▶ _JOB_:
From the top of the records below down to the line containing "LIFT_ROD_RADIUS = 28", reproduce every line exactly.

▶ _SOURCE MATERIAL_:

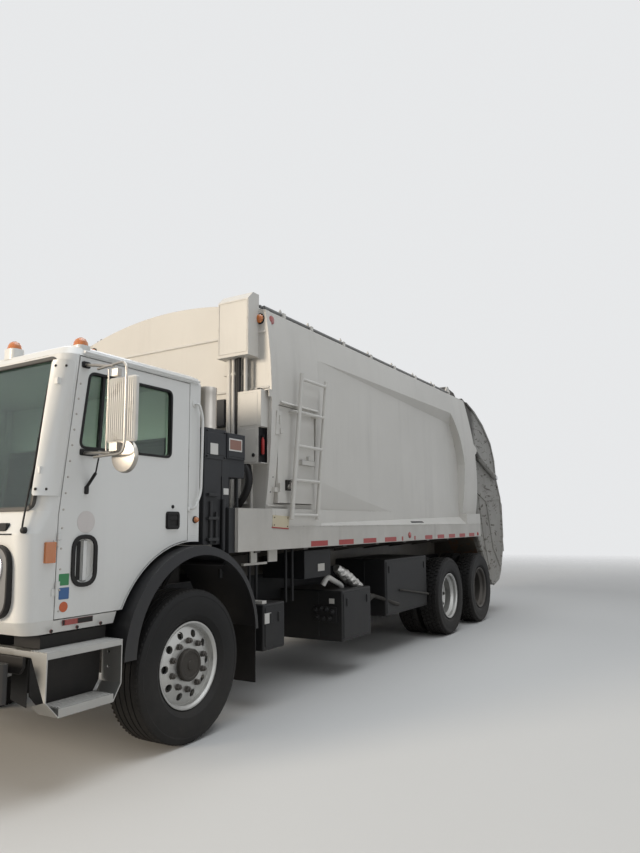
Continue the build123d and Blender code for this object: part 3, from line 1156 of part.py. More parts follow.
LIFT_X = 1172
LIFT_BASE = (BODY_REAR_Y - 50, REAR_EDGE[1][1] + 15)
LIFT_EYE = (TAIL_Y + 1080, 2290)
LIFT_PIN_RADIUS = 20
LIFT_ROD_RADIUS = 28


def make_lift_cylinders():
    run = hypot(LIFT_EYE[0] - LIFT_BASE[0], LIFT_EYE[1] - LIFT_BASE[1])
    step = ((LIFT_EYE[0] - LIFT_BASE[0]) / run, (LIFT_EYE[1] - LIFT_BASE[1]) / run)

    def on_line(distance):
        return (LIFT_BASE[0] + step[0] * distance, LIFT_BASE[1] + step[1] * distance)
    eye = rod((LIFT_X - 20, *LIFT_BASE), (LIFT_X + 20, *LIFT_BASE), 40)
    neck = rod((LIFT_X, *on_line(25)), (LIFT_X, *on_line(70)), LIFT_PIN_RADIUS)
    barrel = eye + neck + rod((LIFT_X, *on_line(62)), (LIFT_X, *on_line(run - 80)), 42)
    barrel -= rod((LIFT_X - 60, *LIFT_BASE), (LIFT_X + 60, *LIFT_BASE), LIFT_PIN_RADIUS + PIN_CLEARANCE)
    barrel -= rod((LIFT_X, *on_line(80)), (LIFT_X, *on_line(run)), LIFT_ROD_RADIUS + PIN_CLEARANCE)
    shaft = rod((LIFT_X, *on_line(90)), (LIFT_X, *on_line(run - 20)), LIFT_ROD_RADIUS)
    shaft += rod((LIFT_X - 45, *LIFT_EYE), (LIFT_X + 30, *LIFT_EYE), 38)
    return both_sides(barrel), both_sides(shaft)


def lift_lug():
    """Lug on the body's rear edge with the pin of the lift cylinder."""
    y, z = LIFT_BASE
    plate = prism_x([(y - 170, z - 120), (y - 170, z + 120), (y + 10, z + 45), (y + 45, z), (y + 10, z - 45)],
                    LIFT_X + 24, LIFT_X + 44)
    return plate + rod((LIFT_X - 35, y, z), (LIFT_X + 44, y, z), LIFT_PIN_RADIUS)


def build():
    parts["frame"] = make_frame()
    parts["rear_tow_eye"] = make_tow_eye()
    parts["front_bumper"] = make_bumper()
    parts["engine"] = make_engine()
    parts["front_axle"] = make_front_axle()
    knuckle = make_knuckle()
    parts["knuckle_left"], parts["knuckle_right"] = knuckle, right_of(knuckle)
    wheel, tyre = make_front_wheel(), make_front_tyre()
    parts["front_wheel_left"], parts["front_wheel_right"] = wheel, right_of(wheel)
    parts["front_tyre_left"], parts["front_tyre_right"] = tyre, right_of(tyre)
    for name, y in zip(("mid", "rear"), DRIVE_AXLES_Y):
        wheels, tyres = make_drive_wheels(y), make_drive_tyres(y)
        parts[f"{name}_wheels_left"], parts[f"{name}_wheels_right"] = wheels, right_of(wheels)
        parts[f"{name}_tyres_left"], parts[f"{name}_tyres_right"] = tyres, right_of(tyres)
    parts["drive_axles"] = make_drive_axles()
    fender = make_fender()
    parts["front_fenders"] = both_sides(fender)
    parts["cab_steps"] = make_steps()
    parts["exhaust_stack"] = make_exhaust_stack()
    parts["side_boxes"] = make_side_boxes()
    make_cab()
    make_doors()
    parts["cab_glass"] = make_cab_glass()
    parts["headlamps"] = make_headlamps()
    parts["dashboard"] = make_dashboard()
    parts["steering_wheel"] = make_steering_wheel()
    parts["seats"] = make_seats()
    parts["body_floor"] = make_body_floor()
    make_body_sides()
    parts["body_roof"] = make_body_roof()
    parts["body_front_wall"] = make_body_front()
    parts["side_access_door"] = make_access_door()
    parts["hose_cover"] = make_hose_cover()
    parts["control_cabinet"] = make_control_cabinet()
    parts["ejector_panel"] = make_ejector()
    parts["hopper_floor"] = make_hopper_floor()
    make_tailgate_sides()
    parts["tailgate_hood"] = make_tailgate_hood()
    parts["packer_carriage"] = make_packer_carriage()
    parts["packer_blade"] = make_packer_blade()
    parts["sweep_barrels"], parts["sweep_rods"] = make_sweep_cylinders()
    parts["lift_barrels"], parts["lift_rods"] = make_lift_cylinders()
    parts["body_side_left"] += lift_lug()
    parts["body_side_right"] += right_of(lift_lug())


build()
os.makedirs("parts", exist_ok=True)
for name, shape in parts.items():
    placed = Pos(0, -CENTRE_Y, 0) * shape
    export_step(placed, f"parts/{name}.step")
print(len(parts), "nodes; centre at y =", CENTRE_Y)
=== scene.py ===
from math import cos, hypot, pi, radians, sin

import bmesh
import bpy
from bpy.props import FloatProperty, FloatVectorProperty, IntProperty, PointerProperty
from bpy.types import Operator, Panel, PropertyGroup
from mathutils import Matrix, Vector


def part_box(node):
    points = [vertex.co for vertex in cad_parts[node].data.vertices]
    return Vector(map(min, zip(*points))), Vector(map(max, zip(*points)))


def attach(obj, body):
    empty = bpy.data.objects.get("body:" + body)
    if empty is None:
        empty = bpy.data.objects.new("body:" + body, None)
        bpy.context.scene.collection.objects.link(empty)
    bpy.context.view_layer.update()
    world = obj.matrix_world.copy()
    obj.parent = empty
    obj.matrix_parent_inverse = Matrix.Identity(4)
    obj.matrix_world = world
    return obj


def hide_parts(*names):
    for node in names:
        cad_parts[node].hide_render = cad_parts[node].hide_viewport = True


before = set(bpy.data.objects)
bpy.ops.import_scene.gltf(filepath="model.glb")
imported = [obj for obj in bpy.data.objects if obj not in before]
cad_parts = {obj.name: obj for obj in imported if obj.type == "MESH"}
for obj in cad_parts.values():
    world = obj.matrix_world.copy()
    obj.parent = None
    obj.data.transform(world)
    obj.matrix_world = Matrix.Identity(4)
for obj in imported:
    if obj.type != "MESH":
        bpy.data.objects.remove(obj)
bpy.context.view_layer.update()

bl_info = {
    "name": "Rear loading garbage truck",
    "version": (1, 0, 0),
    "blender": (4, 5, 0),
    "location": "View3D > Sidebar > Garbage truck",
    "description": "Finishes and fittings of a rear loading garbage truck around its CAD frame",
    "category": "Object",
}


def middle_y(node):
    low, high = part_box(node)
    return (low.y + high.y) / 2


# Every measure below is in metres, with y taken from the front axle and z from the ground.
FRONT_AXLE_Y = middle_y("front_tyre_left")
DRIVE_AXLES_Y = [middle_y(node) - FRONT_AXLE_Y for node in ("mid_tyres_left", "rear_tyres_left")]
SIDES = (("left", 1), ("right", -1))


def from_axle(point):
    return Vector((point[0], point[1] + FRONT_AXLE_Y, point[2]))


# Sizes and colours that a user would change

def colour(name, text, value):
    return FloatVectorProperty(name=name, description=text, default=value, subtype="COLOR", min=0, max=1,
                               size=3)


def share(name, text, value):
    return FloatProperty(name=name, description=text, default=value, min=0, max=1, subtype="FACTOR")


def length(name, text, value):
    return FloatProperty(name=name, description=text, default=value, min=0, unit="LENGTH", subtype="DISTANCE")


class GarbageTruckColours(PropertyGroup):
    cab: colour("Cab", "Paint of the cab and doors", (0.72, 0.72, 0.70))
    body: colour("Body", "Paint of the body, its side panels and roof", (0.62, 0.60, 0.56))
    tailgate: colour("Tailgate", "Paint of the tailgate under its grime", (0.38, 0.37, 0.345))
    chassis: colour("Chassis", "Paint of the frame, boxes and tower", (0.010, 0.011, 0.013))
    bumper: colour("Bumper", "Paint of the front bumper", (0.018, 0.019, 0.021))
    amber: colour("Amber lamps", "Lens of the marker lamps", (0.58, 0.16, 0.018))
    red: colour("Red lamps", "Lens of the tail lamps and red tape", (0.34, 0.014, 0.013))
    dust: colour("Dust", "Road dust that lies on everything", (0.30, 0.26, 0.21))
    grime: colour("Grime", "Dark dirt that rain washes down", (0.07, 0.06, 0.05))


class GarbageTruckWear(PropertyGroup):
    dust: share("Dust", "How thick the road dust lies", 0.45)
    streaks: share("Streaks", "How strong the rain streaks are", 0.35)
    edges: share("Edge wear", "How much paint the edges have lost", 0.35)
    tailgate: share("Tailgate grime", "How much of the tailgate is fouled", 0.62)


class GarbageTruckSizes(PropertyGroup):
    edge: length("Rounded edge", "Radius that worn edges shade with", 0.004)
    groove: length("Tread groove", "Width of a groove round a tyre", 0.011)
    tread: length("Tread depth", "Depth of the grooves", 0.013)
    lugs: IntProperty(name="Tread lugs", description="Lugs round a drive tyre", default=52, min=24, max=90)
    nut: length("Wheel nut", "Size of a wheel nut across its flats", 0.036)
    gasket: length("Gasket", "Half the width of the rubber round the glass", 0.011)
    tape: length("Tape", "Height of the reflective tape", 0.05)


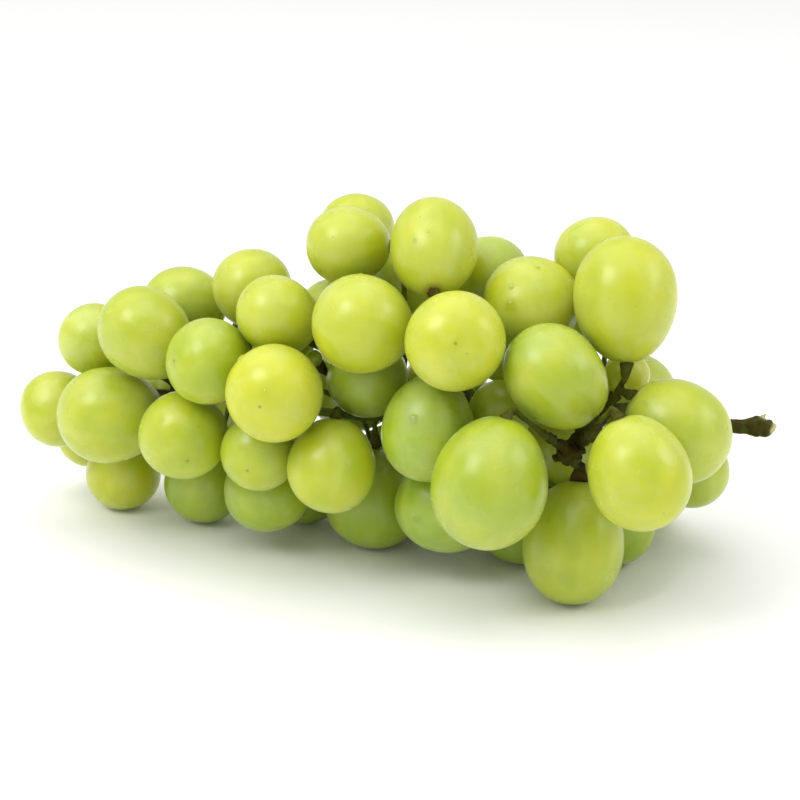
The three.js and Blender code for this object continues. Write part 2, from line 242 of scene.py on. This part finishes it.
def makeGrape(name, facts, ripenessAndShade, bloomAndShade, skin):
    look = grapeLook
    shape = bmesh.new()
    bmesh.ops.create_uvsphere(
        shape, u_segments=look["sides"], v_segments=look["rings"], radius=1)
    ripeLayer = shape.verts.layers.float.new("ripenessAndShade")
    bloomLayer = shape.verts.layers.float.new("bloomAndShade")
    stalkLayer = shape.verts.layers.float.new("fromStalk")
    flowerLayer = shape.verts.layers.float.new("fromFlower")
    veinLayer = shape.verts.layers.float_vector.new("alongVeins")
    turnUpright = facts["axis"].to_track_quat("Z", "Y")
    small = min(facts["girth"] / look["fullGirth"], 1)
    for point in shape.verts:
        turn = math.acos(min(max(-point.co.z, -1), 1))
        turn -= look["crowding"] * math.sin(2 * turn)
        around = Vector((point.co.x, point.co.y, 0))
        isEnd = around.length < 1e-6
        around = Vector() if isEnd else around.normalized()
        girth = facts["girth"] / 2 * math.sin(turn) * (1 - look["eggShare"] * math.cos(turn))
        height = -facts["length"] / 2 * math.cos(turn)
        fromStalk = math.hypot(girth, height + facts["length"] / 2)
        fromFlower = math.hypot(girth, facts["length"] / 2 - height)
        height += small * look["dimpleDepth"] * math.exp(-(fromStalk / look["dimpleWidth"]) ** 2)
        height -= small * look["scarDepth"] * math.exp(-(fromFlower / look["scarWidth"]) ** 2)
        local = around * girth + Vector((0, 0, height))
        place = facts["centre"] + turnUpright @ local
        stray = noise.noise(place / look["wobbleSize"]) * small * look["wobble"]
        place += (place - facts["centre"]).normalized() * stray
        place.z = max(place.z, 0)  # a grape on the table rests on a small flat
        point.co = place
        # ripeness and wax share, lowered on the lower cluster as painted shade
        point[ripeLayer] = ripenessAndShade
        point[bloomLayer] = bloomAndShade
        point[stalkLayer] = fromStalk
        point[flowerLayer] = fromFlower
        point[veinLayer] = facts["centre"] + Vector((
            local.x, local.y, local.z / look["veinStretch"]))
    for face in shape.faces:
        face.smooth = True
    piece = newPiece("grape_" + name, shape, skin)
    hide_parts("berry_" + name)
    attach(piece, "root")
    return piece


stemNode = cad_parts["stem"]
stemPoints = KDTree(len(stemNode.data.vertices))
for index, corner in enumerate(stemNode.data.vertices):
    stemPoints.insert(corner.co, index)
stemPoints.balance()

random.seed(17)
grapeSkin = makeGrapeSkin()
grapes = {}
grapePieces = {}
for nodeName in sorted(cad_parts):
    if not nodeName.startswith("berry_"):
        continue
    grapeName = nodeName[len("berry_"):]
    grapes[grapeName] = readGrape(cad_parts[nodeName], stemPoints)
    cluster = grapeName.rsplit("_", 1)[0]
    # the lower cluster's values are painted shade: greener flesh and less pale wax under the
    # bunch
    ripenessAndShade = grapeLook["ownRipeness"].get(grapeName, grapeLook["ripenessAndShade"][cluster])
    ripenessAndShade += random.uniform(-1, 1) * grapeLook["unlike"]
    bloomAndShade = grapeLook["ownBloom"].get(grapeName, grapeLook["bloomAndShade"][cluster])
    bloomAndShade += random.uniform(-1, 1) * grapeLook["unlike"]
    grapePieces[grapeName] = makeGrape(
        grapeName, grapes[grapeName], ripenessAndShade, bloomAndShade, grapeSkin)
print(f"grapes: {len(grapes)} made")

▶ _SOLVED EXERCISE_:
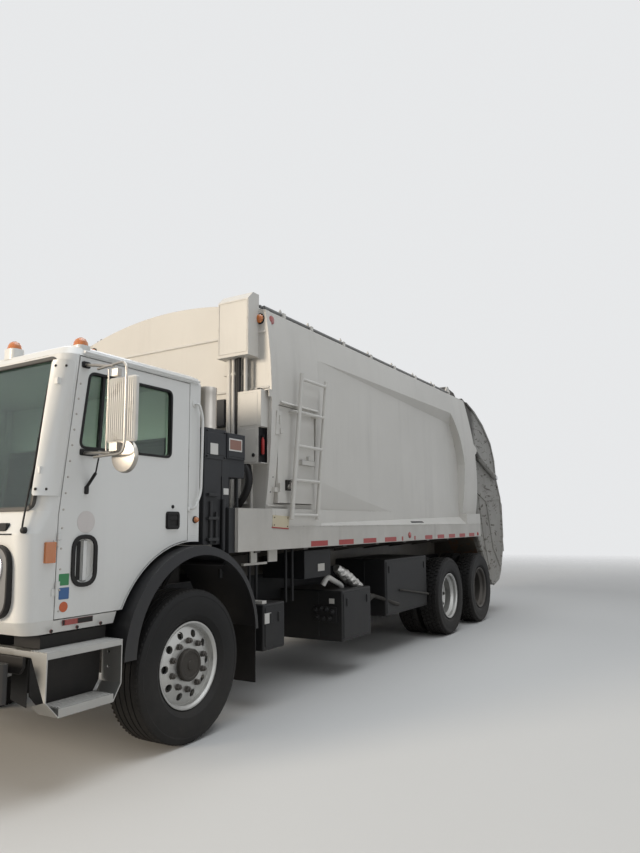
Continue the build123d and Blender code for this object: part 3, from line 1156 of part.py. More parts follow.
LIFT_X = 1172
LIFT_BASE = (BODY_REAR_Y - 50, REAR_EDGE[1][1] + 15)
LIFT_EYE = (TAIL_Y + 1080, 2290)
LIFT_PIN_RADIUS = 20
LIFT_ROD_RADIUS = 28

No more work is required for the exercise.